Debt Buyer May Qualify as “Debt Collector” Under FDCPA
The U.S. Court of Appeals for the Eighth Circuit affirmed the district court’s decision in part, agreeing that the debt buyer was subject to the FDCPA because it fell within the statute’s definition of a “debt collector.” Though in Henson v. Santander Consumer USA Inc., the U.S. Supreme Court held that debt purchasers were not debt collectors under the part of the definition including those who regularly collect debts owed to another, the Eight Circuit noted that Henson did not address another portion of the definition targeting those engaged in “any business the principal purpose of which is the collection of any debts.”

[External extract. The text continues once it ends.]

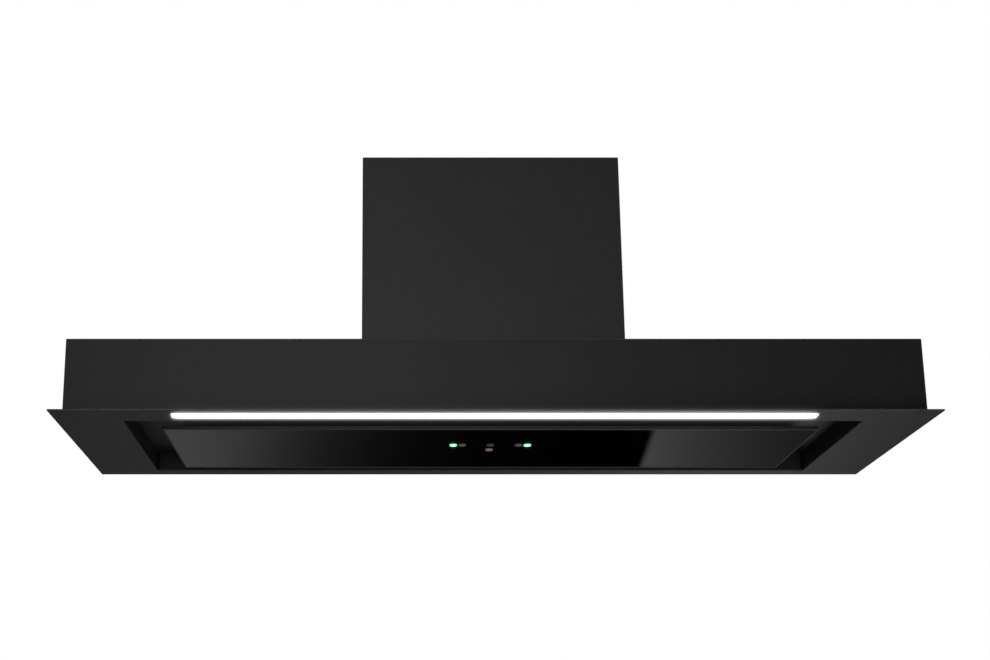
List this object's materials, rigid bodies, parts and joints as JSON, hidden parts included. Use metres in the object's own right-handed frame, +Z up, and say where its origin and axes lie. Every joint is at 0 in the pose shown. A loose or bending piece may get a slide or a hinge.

The Eighth Circuit observed that the debt buyer had “take[n] affirmative steps to maximize collection of the debts it has purchased” by hiring an attorney and filing a collections suit. Because “[p]urchase and collection [were] not separate activities” for the buyer, the appellate court concluded that the district court did not err in holding the debt buyer was a “debt collector” within the meaning of the FDCPA.
Actual Knowledge and Agency Relationship Is Required for Liability
The Eighth Circuit then addressed whether the debt buyer was in fact liable to the consumer, ultimately reversing the district court’s decision. Relying on its own precedent in Paul J. Schmitt v. FMA Alliance, it first determined that the debt buyer could not be vicariously liable under agency law principles, which hold that “while the knowledge of the agent is imputed to the principal, the converse is not true.” Because the debt collector did not have actual knowledge the consumer was represented by counsel when making contact, the appeals court determined that there was no underlying statutory violation to which vicarious liability could apply.
However, the Eighth Circuit concluded that the debt buyer could be directly liable under the FDCPA if it had an agency relationship with the collector. It held that the district court had erred by assuming an agency relationship existed between the buyer and collector without evidence. Accordingly, the appellate court remanded for further proceedings to determine whether an agency relationship existed.
Evidence of Relationship Is Key
ABA Litigation Section leaders observe that while the holding in Reygadas is relatively narrow, it still leaves room to hold debt buyers accountable for the actions of its debt collectors. “The court did not feel that it had been presented with enough evidence—or any evidence—about the relationship between the debt holder and the debt collector,” explains Blakeley E. Griffith, Las Vegas, NV, cochair of the Litigation Section’s Bankruptcy & Insolvency Committee. However, Griffith continues, “in most circumstances, the debt holder could be liable under a principal-agent theory.”
“This decision ultimately determines that there may possibly be a principal-agent relationship that can lead to liability between debt purchasers and others,” agrees David A. Crichlow, New York, NY, cochair of the Section’s Bankruptcy & Insolvency Committee.
Although the Eighth Circuit seemingly rewarded the debt buyer for failing to communicate with the debt collector, Griffith does not anticipate it influencing parties’ behavior on a larger scale. “I don’t think that this opinion encourages a debt collector to share less information with someone that it has hired to collect the debt,” she opines.
Need for New Standards
Section leaders also believe Reygadas highlights the need for updates to outdated financial services laws. The FDCPA “was mainly written when interactions were more traditional,” notes Donald R. Pocock, Winston-Salem, NC, cochair of the Section’s Consumer Litigation Committee. “Now, it needs to adapt to the modern market, and anticipate the future of modern lending practices,” he advises. “People now use credit for everything, so that facilitates a lot of economic activity, but also creates new areas of consumer issues that have not been experienced before and is not addressed by the FDCPA.”